AVAILABLE DATA ::

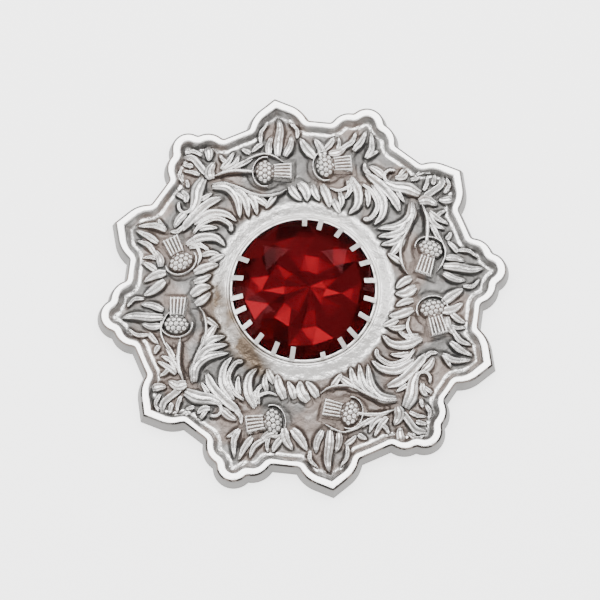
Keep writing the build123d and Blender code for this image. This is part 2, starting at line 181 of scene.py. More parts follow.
# Cast plate, the lie of its raised work.
# Four quarters alike: a stalk with a thistle, a turned-over acanthus leaf, two more
# scrolls, and a spray in each of three lobes.  The ground is chased down round them.
# A row: form, half width, height, then its course as turn and radius.
quarter_work = (
    # low leaves at the collar and between the lobes
    ("leaf", 0.75, 0.90, (-1.0, 20.0), (-3.2, 18.4), (-7.0, 17.0)),
    ("leaf", 0.90, 0.95, (-6.0, 20.6), (-9.6, 18.9), (-10.6, 16.9)),
    ("leaf", 0.65, 0.85, (-13.0, 20.2), (-15.0, 18.5), (-18.2, 17.2)),
    ("leaf", 0.60, 0.85, (64.3, 18.2), (60.1, 16.9), (57.0, 16.0)),
    ("leaf", 0.80, 0.90, (72.0, 20.4), (67.4, 18.2), (64.5, 16.4)),
    ("leaf", 0.55, 0.85, (61.9, 19.8), (59.1, 18.4), (57.8, 16.9)),
    ("leaf", 0.85, 0.95, (77.0, 25.6), (80.5, 27.4), (83.0, 29.4)),
    ("leaf", 0.80, 0.90, (73.5, 25.6), (75.0, 27.6), (77.8, 29.4)),
    ("leaf", 0.60, 0.70, (73.3, 27.4), (71.7, 28.8), (70.8, 30.2)),
    ("leaf", 0.50, 0.70, (12.4, 28.2), (13.2, 28.9), (14.6, 29.6)),
    ("leaf", 0.50, 0.75, (6.6, 29.4), (9.4, 28.9), (11.6, 28.3)),
    ("leaf", 0.40, 0.85, (43.0, 30.0), (43.0, 29.0), (43.1, 27.7)),
    ("broad", 0.80, 1.00, (47.3, 26.4), (51.0, 26.8), (54.7, 26.8)),
    ("leaf", 0.45, 0.85, (52.4, 25.4), (55.4, 25.9), (57.0, 27.2)),
    ("leaf", 0.34, 0.95, (59.2, 23.6), (58.5, 21.7), (62.6, 20.1), (68.2, 20.1)),
    ("leaf", 0.34, 0.80, (57.1, 23.3), (56.5, 21.2), (58.9, 19.4)),
    # scrolls between the thistle and the turned leaf
    ("leaf", 0.50, 0.80, (60.4, 22.6), (57.5, 20.8), (58.0, 18.9)),
    ("leaf", 0.80, 1.20, (59.4, 23.3), (53.8, 21.5), (50.1, 19.0), (51.6, 16.7)),
    ("leaf", 0.55, 0.90, (50.6, 22.5), (47.6, 21.4), (44.9, 19.8)),
    ("curl", 0.62, 1.20, (53.4, 23.0), (47.6, 22.7), (41.3, 21.1), (39.3, 18.5), (42.1, 17.3)),
    ("leaf", 0.75, 1.05, (49.4, 24.0), (41.3, 22.7), (36.4, 20.4), (35.2, 18.0)),
    ("gutter", 0.90, 1.10, (54.2, 25.3), (46.4, 24.8), (38.5, 24.3), (32.4, 23.4)),
    # spray in the lobe beyond the stalk's foot
    ("leaf", 0.42, 0.80, (38.5, 30.7), (37.6, 32.1), (35.5, 32.8)),
    ("leaf", 0.40, 0.70, (38.8, 29.2), (37.8, 29.9), (37.0, 30.6)),
    ("leaf", 0.48, 0.80, (32.2, 31.6), (33.2, 32.4), (34.4, 33.3)),
    ("leaf", 0.42, 0.85, (32.6, 29.5), (33.8, 30.9), (35.8, 32.2)),
    ("leaf", 0.40, 0.85, (27.6, 32.3), (29.0, 34.0), (31.6, 34.5)),
    ("broad", 0.80, 0.90, (24.6, 33.0), (25.3, 31.8), (26.8, 30.6)),
    ("gutter", 0.70, 1.15, (30.5, 28.4), (30.4, 30.7), (30.5, 32.8), (32.6, 34.2)),
    ("leaf", 0.42, 0.85, (21.8, 28.5), (22.4, 29.4), (22.4, 30.6)),
    ("leaf", 0.55, 1.00, (25.0, 27.9), (21.2, 28.5), (17.4, 29.7)),
    ("leaf", 0.58, 1.00, (24.6, 27.4), (19.8, 27.4), (16.3, 28.7)),
    ("leaf", 0.55, 1.00, (20.4, 26.8), (15.9, 26.9), (11.5, 27.2)),
    ("stem", 0.28, 1.30, (17.4, 26.9), (12.7, 27.2), (7.6, 27.2), (3.7, 26.2), (0.2, 24.8)),
    # spray in the lobe over the thistle
    ("leaf", 0.38, 0.75, (7.3, 29.6), (6.2, 31.6), (3.4, 32.9)),
    ("leaf", 0.38, 0.75, (-6.0, 29.4), (-6.0, 31.2), (-3.6, 32.6)),
    ("broad", 0.68, 1.10, (5.5, 26.9), (4.7, 28.7), (2.8, 30.3)),
    ("broad", 0.68, 1.10, (-0.6, 26.0), (-3.2, 28.0), (-4.0, 30.0)),
    ("broad", 0.85, 1.40, (2.3, 26.2), (1.1, 28.8), (-0.3, 31.4), (-0.3, 33.6)),
    # spray in the lobe behind the other thistle
    ("leaf", 0.40, 0.75, (68.6, 27.8), (68.4, 29.0), (69.3, 30.4)),
    ("leaf", 0.52, 1.00, (67.7, 28.0), (64.6, 29.7), (64.0, 30.9), (64.0, 32.3)),
    ("leaf", 0.62, 1.10, (62.6, 28.5), (61.3, 30.6), (60.8, 33.2)),
    ("leaf", 0.48, 0.95, (57.1, 28.2), (55.9, 29.2), (54.2, 30.4)),
    ("leaf", 0.60, 1.10, (57.1, 28.0), (57.0, 30.3), (59.4, 33.2)),
    ("broad", 0.75, 1.20, (71.5, 26.7), (68.1, 27.3), (65.6, 28.8)),
    # stalk's foot and the turned-over leaf
    ("broad", 1.00, 1.30, (30.4, 27.4), (28.9, 28.9), (25.4, 29.8)),
    ("leaf", 0.45, 0.95, (40.1, 25.9), (36.9, 25.5), (33.8, 25.2)),
    ("curl", 0.42, 1.10, (42.0, 26.5), (45.9, 26.1), (47.7, 26.9), (47.2, 28.0), (45.2, 28.7)),
    ("leaf", 0.60, 0.95, (43.6, 27.6), (41.4, 28.6), (41.2, 29.8)),
    ("broad", 1.20, 1.35, (32.4, 28.5), (37.1, 27.6), (41.5, 26.2), (46.8, 25.6)),
    ("leaf", 0.58, 0.95, (7.4, 18.9), (11.6, 17.9), (15.9, 17.0)),
    ("broad", 0.85, 1.10, (20.4, 21.0), (16.8, 19.0), (13.4, 17.0)),
    ("leaf", 0.75, 1.10, (22.2, 22.0), (20.3, 19.4), (22.6, 16.7)),
    ("leaf", 0.82, 1.20, (26.4, 24.3), (23.5, 20.9), (27.9, 17.1)),
    ("broad", 0.95, 1.30, (31.8, 26.2), (27.2, 24.3), (26.7, 21.4), (32.2, 18.0)),
    ("stem", 0.32, 1.55, (31.8, 26.6), (27.5, 25.2), (22.9, 22.7), (18.7, 20.4),
     (12.9, 19.1), (5.6, 18.8), (0.9, 19.4)),
    ("stem", 0.48, 1.30, (28.7, 27.5), (24.0, 26.9), (20.4, 26.1), (15.7, 24.9), (13.0, 24.2)),
)
work_done = [(row, 90 * quarter) for quarter in range(4) for row in quarter_work]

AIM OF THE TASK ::
Reproduce the data shown above exactly.

RESULT FOR THIS EXERCISE ::
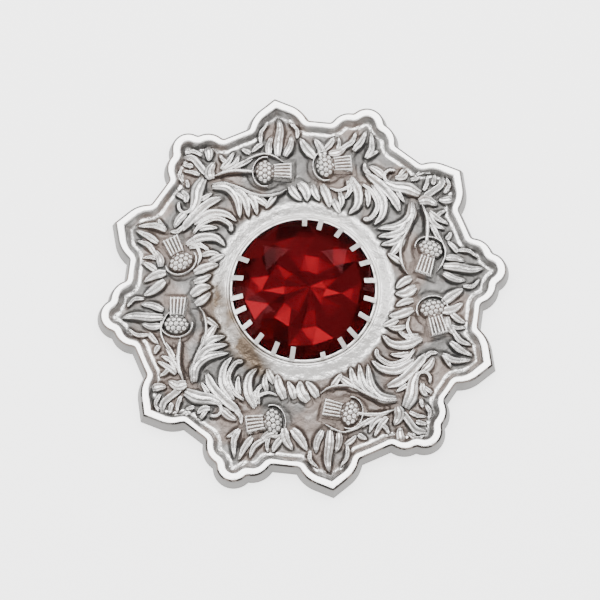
Keep writing the build123d and Blender code for this image. This is part 2, starting at line 181 of scene.py. More parts follow.
# Cast plate, the lie of its raised work.
# Four quarters alike: a stalk with a thistle, a turned-over acanthus leaf, two more
# scrolls, and a spray in each of three lobes.  The ground is chased down round them.
# A row: form, half width, height, then its course as turn and radius.
quarter_work = (
    # low leaves at the collar and between the lobes
    ("leaf", 0.75, 0.90, (-1.0, 20.0), (-3.2, 18.4), (-7.0, 17.0)),
    ("leaf", 0.90, 0.95, (-6.0, 20.6), (-9.6, 18.9), (-10.6, 16.9)),
    ("leaf", 0.65, 0.85, (-13.0, 20.2), (-15.0, 18.5), (-18.2, 17.2)),
    ("leaf", 0.60, 0.85, (64.3, 18.2), (60.1, 16.9), (57.0, 16.0)),
    ("leaf", 0.80, 0.90, (72.0, 20.4), (67.4, 18.2), (64.5, 16.4)),
    ("leaf", 0.55, 0.85, (61.9, 19.8), (59.1, 18.4), (57.8, 16.9)),
    ("leaf", 0.85, 0.95, (77.0, 25.6), (80.5, 27.4), (83.0, 29.4)),
    ("leaf", 0.80, 0.90, (73.5, 25.6), (75.0, 27.6), (77.8, 29.4)),
    ("leaf", 0.60, 0.70, (73.3, 27.4), (71.7, 28.8), (70.8, 30.2)),
    ("leaf", 0.50, 0.70, (12.4, 28.2), (13.2, 28.9), (14.6, 29.6)),
    ("leaf", 0.50, 0.75, (6.6, 29.4), (9.4, 28.9), (11.6, 28.3)),
    ("leaf", 0.40, 0.85, (43.0, 30.0), (43.0, 29.0), (43.1, 27.7)),
    ("broad", 0.80, 1.00, (47.3, 26.4), (51.0, 26.8), (54.7, 26.8)),
    ("leaf", 0.45, 0.85, (52.4, 25.4), (55.4, 25.9), (57.0, 27.2)),
    ("leaf", 0.34, 0.95, (59.2, 23.6), (58.5, 21.7), (62.6, 20.1), (68.2, 20.1)),
    ("leaf", 0.34, 0.80, (57.1, 23.3), (56.5, 21.2), (58.9, 19.4)),
    # scrolls between the thistle and the turned leaf
    ("leaf", 0.50, 0.80, (60.4, 22.6), (57.5, 20.8), (58.0, 18.9)),
    ("leaf", 0.80, 1.20, (59.4, 23.3), (53.8, 21.5), (50.1, 19.0), (51.6, 16.7)),
    ("leaf", 0.55, 0.90, (50.6, 22.5), (47.6, 21.4), (44.9, 19.8)),
    ("curl", 0.62, 1.20, (53.4, 23.0), (47.6, 22.7), (41.3, 21.1), (39.3, 18.5), (42.1, 17.3)),
    ("leaf", 0.75, 1.05, (49.4, 24.0), (41.3, 22.7), (36.4, 20.4), (35.2, 18.0)),
    ("gutter", 0.90, 1.10, (54.2, 25.3), (46.4, 24.8), (38.5, 24.3), (32.4, 23.4)),
    # spray in the lobe beyond the stalk's foot
    ("leaf", 0.42, 0.80, (38.5, 30.7), (37.6, 32.1), (35.5, 32.8)),
    ("leaf", 0.40, 0.70, (38.8, 29.2), (37.8, 29.9), (37.0, 30.6)),
    ("leaf", 0.48, 0.80, (32.2, 31.6), (33.2, 32.4), (34.4, 33.3)),
    ("leaf", 0.42, 0.85, (32.6, 29.5), (33.8, 30.9), (35.8, 32.2)),
    ("leaf", 0.40, 0.85, (27.6, 32.3), (29.0, 34.0), (31.6, 34.5)),
    ("broad", 0.80, 0.90, (24.6, 33.0), (25.3, 31.8), (26.8, 30.6)),
    ("gutter", 0.70, 1.15, (30.5, 28.4), (30.4, 30.7), (30.5, 32.8), (32.6, 34.2)),
    ("leaf", 0.42, 0.85, (21.8, 28.5), (22.4, 29.4), (22.4, 30.6)),
    ("leaf", 0.55, 1.00, (25.0, 27.9), (21.2, 28.5), (17.4, 29.7)),
    ("leaf", 0.58, 1.00, (24.6, 27.4), (19.8, 27.4), (16.3, 28.7)),
    ("leaf", 0.55, 1.00, (20.4, 26.8), (15.9, 26.9), (11.5, 27.2)),
    ("stem", 0.28, 1.30, (17.4, 26.9), (12.7, 27.2), (7.6, 27.2), (3.7, 26.2), (0.2, 24.8)),
    # spray in the lobe over the thistle
    ("leaf", 0.38, 0.75, (7.3, 29.6), (6.2, 31.6), (3.4, 32.9)),
    ("leaf", 0.38, 0.75, (-6.0, 29.4), (-6.0, 31.2), (-3.6, 32.6)),
    ("broad", 0.68, 1.10, (5.5, 26.9), (4.7, 28.7), (2.8, 30.3)),
    ("broad", 0.68, 1.10, (-0.6, 26.0), (-3.2, 28.0), (-4.0, 30.0)),
    ("broad", 0.85, 1.40, (2.3, 26.2), (1.1, 28.8), (-0.3, 31.4), (-0.3, 33.6)),
    # spray in the lobe behind the other thistle
    ("leaf", 0.40, 0.75, (68.6, 27.8), (68.4, 29.0), (69.3, 30.4)),
    ("leaf", 0.52, 1.00, (67.7, 28.0), (64.6, 29.7), (64.0, 30.9), (64.0, 32.3)),
    ("leaf", 0.62, 1.10, (62.6, 28.5), (61.3, 30.6), (60.8, 33.2)),
    ("leaf", 0.48, 0.95, (57.1, 28.2), (55.9, 29.2), (54.2, 30.4)),
    ("leaf", 0.60, 1.10, (57.1, 28.0), (57.0, 30.3), (59.4, 33.2)),
    ("broad", 0.75, 1.20, (71.5, 26.7), (68.1, 27.3), (65.6, 28.8)),
    # stalk's foot and the turned-over leaf
    ("broad", 1.00, 1.30, (30.4, 27.4), (28.9, 28.9), (25.4, 29.8)),
    ("leaf", 0.45, 0.95, (40.1, 25.9), (36.9, 25.5), (33.8, 25.2)),
    ("curl", 0.42, 1.10, (42.0, 26.5), (45.9, 26.1), (47.7, 26.9), (47.2, 28.0), (45.2, 28.7)),
    ("leaf", 0.60, 0.95, (43.6, 27.6), (41.4, 28.6), (41.2, 29.8)),
    ("broad", 1.20, 1.35, (32.4, 28.5), (37.1, 27.6), (41.5, 26.2), (46.8, 25.6)),
    ("leaf", 0.58, 0.95, (7.4, 18.9), (11.6, 17.9), (15.9, 17.0)),
    ("broad", 0.85, 1.10, (20.4, 21.0), (16.8, 19.0), (13.4, 17.0)),
    ("leaf", 0.75, 1.10, (22.2, 22.0), (20.3, 19.4), (22.6, 16.7)),
    ("leaf", 0.82, 1.20, (26.4, 24.3), (23.5, 20.9), (27.9, 17.1)),
    ("broad", 0.95, 1.30, (31.8, 26.2), (27.2, 24.3), (26.7, 21.4), (32.2, 18.0)),
    ("stem", 0.32, 1.55, (31.8, 26.6), (27.5, 25.2), (22.9, 22.7), (18.7, 20.4),
     (12.9, 19.1), (5.6, 18.8), (0.9, 19.4)),
    ("stem", 0.48, 1.30, (28.7, 27.5), (24.0, 26.9), (20.4, 26.1), (15.7, 24.9), (13.0, 24.2)),
)
work_done = [(row, 90 * quarter) for quarter in range(4) for row in quarter_work]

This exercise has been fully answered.